We took to the back of the boat and rid ourselves of the ddeok by feeding the trailing seagulls, and soon-after arrived at the island. The tour consisted of the following: EVERYONE GET OFF THE BOAT GO HERE NO DON’T GO DOWN THAT PATH IT’S BLOCKED DON’T TAKE PICTURES OF NORTH KOREA EXPLORE ISLAND YOU HAVE 15 MINUTES. As most excursions organized by the government for us tend to be like.
In moments we were corralled once more onto our pen and answered Korean trivia for prizes, and sang large, awkward group renditions of 아리랑. And then suddenly once more, we were on land, in our buses, headed off for the English village. For whatever reason, my bus was the only one that took a sudden, unexplained detour to Songdo to pick up several elderly white people. No one ever explained who these people were, why we drove 45 minutes in the wrong direction to fetch them, or why they were of such critical importance.
When we arrived, most of the food was already eaten, and thus I became a giant sour-puss and raided whatever remained with a nasty grimace. I was even angry about the free beer (though mostly because the lines filled up with jerks getting several cups at once, pushing us into the half-hour-of-queuing zone of horror). Really, I was put into a funk, until my fondest memory from the previous Day of Weird relived itself.

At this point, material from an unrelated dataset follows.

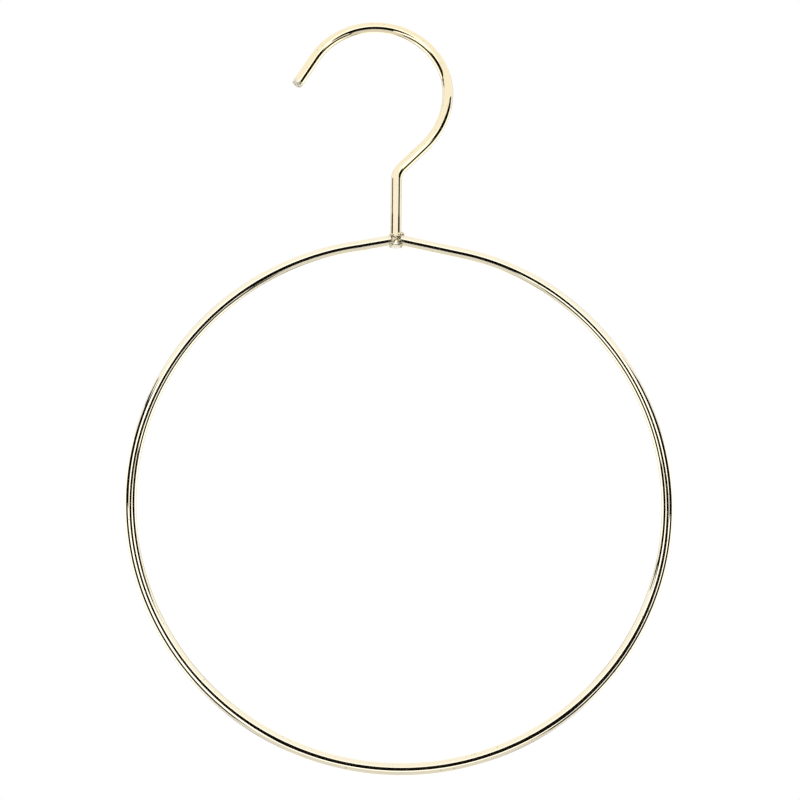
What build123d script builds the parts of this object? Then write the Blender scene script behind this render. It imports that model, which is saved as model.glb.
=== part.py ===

The previous excursion, the hostess sent up on the stage spent the majority of her time muttering into her microphone in mangled English, begging us over and over again to move into the centre of the giant soccer field to begin dancing and being photogenically happy about Incheon. She took up once again, pleading with us repeatedly to begin with the merriment, to join in singing, to start dancing. Her narration was constant, hilarious stream of party-boosting consciousness. When a Korean cover band took the stage, she uttered, “What a great and hot performance!” Later: “Wow, they are really pumping up the vibes in here!” Still later, to us: “Everybody dance! Everybody dance, now. Wow, they’re really burning up a dance floor!”
Eventually, someone did take the dance floor, and in time for that, bubble machines were switchedon, and giant streamers fired into the air. We couldn’t resist but to embrace the weird. And so, as the sun set, I hung out in the middle of a soccer field with my foreign friends in Korea, covered in confetti and the slime detritus of popped bubbles, making happy faces for the dozens of Koreans behind the dozens of lenses aimed squarely for us. Because sometimes my life doesn’t need to make sense anymore.